To be honest, I'm not sure what a thrift economy would look like. I kind of have a mental image of ancient people sitting on their hands, storing up bushels of wheat. Continuing with the consumption economy suggests a virtual guarantee of continued productivity growth in my mind, however. In a thrift economy, the cost of capital would be lower which would make projects yielding cash flow in the long run more valuable and economic (these long term projects would involve people conjecturing about what thrift economy residents might want to buy years into the future, should they ever break down and spend any money). However, a lower level of demand would make revenue projections lower for the average project, which would reduce values. It's conceivable that the level of business activity would be lower (teenaged Buffets would not collect much cash from their owned pinball machines; everyone would sit around waiting for someone to play). A good part of the virtuous circle of good things creating motivation and work productive of more good things would be subtracted. Of course, everyone was very thrifty during the depression.

A few years ago, when I was wondering about this savings/consumption issue, Greenspan also wondered about the value of taking steps to increase savings and its effect on demand and the economic system. I felt like the fed probably had the answer on this and I was trying to figure it what that was, but instead they evidently hadn't developed a firm view either way. This was during one of those periodic media agonies over the low official savings rate. It was in one of his speeches or one of the reports to Congress.

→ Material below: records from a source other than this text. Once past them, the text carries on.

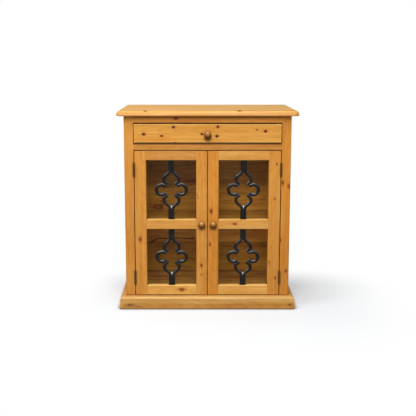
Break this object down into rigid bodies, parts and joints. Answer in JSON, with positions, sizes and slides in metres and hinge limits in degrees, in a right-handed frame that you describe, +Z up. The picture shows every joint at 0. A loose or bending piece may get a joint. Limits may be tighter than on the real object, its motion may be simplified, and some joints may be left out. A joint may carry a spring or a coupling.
{
  "type": "display cabinet",
  "caption": "Pine display cabinet with a wide drawer over a pair of glazed doors with wrought iron tracery, a moulded top and a moulded plinth.",
  "frame": {"origin": "on the floor, under the middle of the whole cabinet, with the drawer's knob counted in its depth", "axes": "+Z up, front with drawer and doors towards -Y, +X to the right seen from the front"},
  "size_m": [0.866, 0.408, 0.975],
  "materials": {
    "waxed_pine": "honey-coloured pine, waxed to a satin sheen, with knots and grain",
    "inside_pine": "darker stained pine, unpolished, with grain along each board",
    "turned_pine": "turned and polished redder wood",
    "wrought_iron": "black wrought iron, hammered and waxed to a soft sheen",
    "hinge_bronze": "steel with an antique bronze lacquer",
    "clear_glass": "clear drawn glass",
    "catch_plastic": "brown moulded plastic round a magnet",
    "strike_steel": "zinc-plated steel"
  },
  "bodies": {
    "carcass": {"top_board": "waxed_pine", "left_side": "waxed_pine", "right_side": "waxed_pine", "left_frame_stile": "waxed_pine", "right_frame_stile": "waxed_pine", "frieze_rail": "waxed_pine", "drawer_rail": "waxed_pine", "sill_rail": "waxed_pine", "floor_board": "inside_pine", "floor_battens": "inside_pine", "shelf": "inside_pine", "shelf_battens": "inside_pine", "back_boards": "inside_pine", "dust_board": "inside_pine", "left_drawer_runner": "inside_pine", "right_drawer_runner": "inside_pine", "drawer_kickers": "inside_pine", "drawer_stops": "inside_pine", "top_battens": "inside_pine", "plinth_front": "waxed_pine", "plinth_left": "waxed_pine", "plinth_right": "waxed_pine", "door_catches": "catch_plastic", "frame_hinge_leaves": "hinge_bronze", "hinge_pins": "hinge_bronze", "frame_hinge_screws": "hinge_bronze"},
    "drawer": {"drawer_front": "waxed_pine", "drawer_left_side": "inside_pine", "drawer_right_side": "inside_pine", "drawer_back": "inside_pine", "drawer_bottom": "inside_pine", "drawer_knob": "turned_pine"},
    "left_door": {"left_door_hinge_stile": "waxed_pine", "left_door_meeting_stile": "waxed_pine", "left_door_top_rail": "waxed_pine", "left_door_middle_rail": "waxed_pine", "left_door_bottom_rail": "waxed_pine", "left_door_upper_glass": "clear_glass", "left_door_lower_glass": "clear_glass", "left_door_glazing_beads": "inside_pine", "left_door_upper_ironwork": "wrought_iron", "left_door_lower_ironwork": "wrought_iron", "left_door_knob": "turned_pine", "left_door_hinge_leaves": "hinge_bronze", "left_door_hinge_screws": "hinge_bronze", "left_door_strike_plate": "strike_steel"},
    "right_door": {"right_door_hinge_stile": "waxed_pine", "right_door_meeting_stile": "waxed_pine", "right_door_top_rail": "waxed_pine", "right_door_middle_rail": "waxed_pine", "right_door_bottom_rail": "waxed_pine", "right_door_upper_glass": "clear_glass", "right_door_lower_glass": "clear_glass", "right_door_glazing_beads": "inside_pine", "right_door_upper_ironwork": "wrought_iron", "right_door_lower_ironwork": "wrought_iron", "right_door_knob": "turned_pine", "right_door_hinge_leaves": "hinge_bronze", "right_door_hinge_screws": "hinge_bronze", "right_door_strike_plate": "strike_steel"}
  },
  "joints": [
    {"name": "drawer_slide", "type": "slide", "parent": "carcass", "child": "drawer", "axis": [0, -1, 0], "range_m": [0, 0.28]},
    {"name": "left_door_hinge", "type": "hinge", "parent": "carcass", "child": "left_door", "pos_m": [-0.353, -0.1723, 0.42], "axis": [0, 0, -1], "range_deg": [0, 165]},
    {"name": "right_door_hinge", "type": "hinge", "parent": "carcass", "child": "right_door", "pos_m": [0.353, -0.1723, 0.42], "axis": [0, 0, 1], "range_deg": [0, 165]}
  ]
}
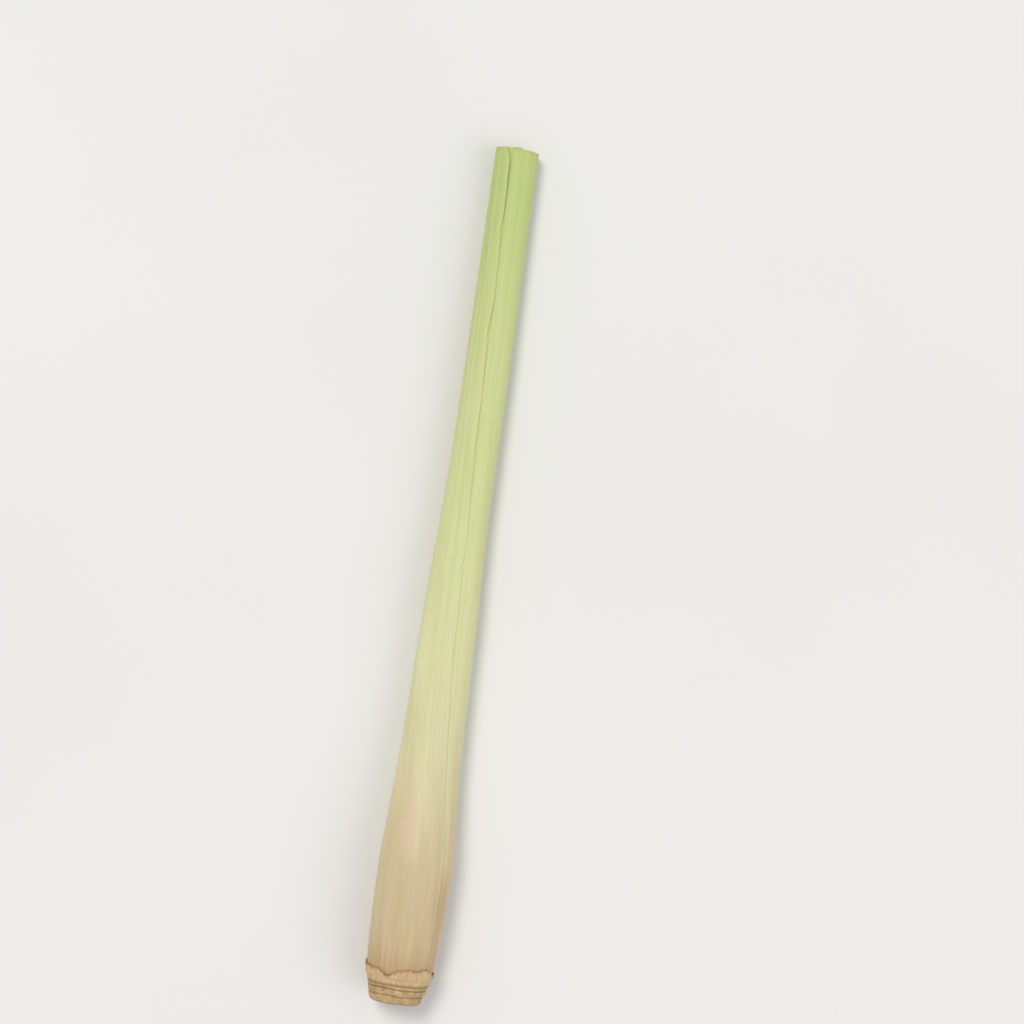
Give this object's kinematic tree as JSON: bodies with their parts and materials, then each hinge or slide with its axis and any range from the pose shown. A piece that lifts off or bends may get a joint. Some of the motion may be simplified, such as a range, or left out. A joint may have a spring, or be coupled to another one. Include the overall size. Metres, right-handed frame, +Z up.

As far as foreign investment goes, the trade deficit/current account amount adds to the base of assets in the U.S. While a lot of the foreign investment goes into Treasury bonds, the effect of that investment is that domestic funds leave Treasuries and end up in other assets, including direct investments. If the U.S. is growing substantially more wealthy each year, then who cares if, on top of that, there is foreign investment adding to the stock of productive assets?

With respect to a few minor points, there seems to be this view that Buffett stands alone. This is true in terms of wealth accumulation, but in terms of annual return there are a number of probably equally savvy people and investment groups. A few that come to mind are Texas Pacific Group, Bain Capital, SilverLake Partners, KKR, ESL Partners, and I could probably list 5 more. One thing about the companies on my short list is that they often work together. If you run out past returns to the big partners in these operations, even at more modest rates of return suiting the size of their assets, they may be worth $20 billion by age 75 themselves, making the comparison to Buffett clearer. With respect to "smart" hedge fund managers who, I estimate, would vote 90% for Greenspan over Buffett, I meant Bruce Kovner, Paul Tudor Jones, Stanley Druckenmiller types, to pick some famous names. It may be hard for a typical person to see how seemingly sophisticated institutional investors, for the most part, aren't that smart or motivated, yet it's true. The problem starts not with the investment managers but with the pension and endowment trustees who make muddle-headed decisions about who to hire. A classic case of the wrong people choosing the wrong people. You don't get sharp people in these positions, with a few exceptions like the old Harvard endowment people, who of course were driven out by the knuckleheads who will now choose the wrong managers. Also, even if a manager like Kovner gets just the market one year, he earns a big fee anyway; the smartest people aren't necessarily trying to beat the market; sometimes they just rake in fees if they can coast on credibility. A mediocre record on a big pile of capital earning 25% of the return in fees doesn't necessarily mean the managers are mediocrities or average intellects. The guys I mentioned I'm pretty sure are both very smart and would choose Greenspan for economics.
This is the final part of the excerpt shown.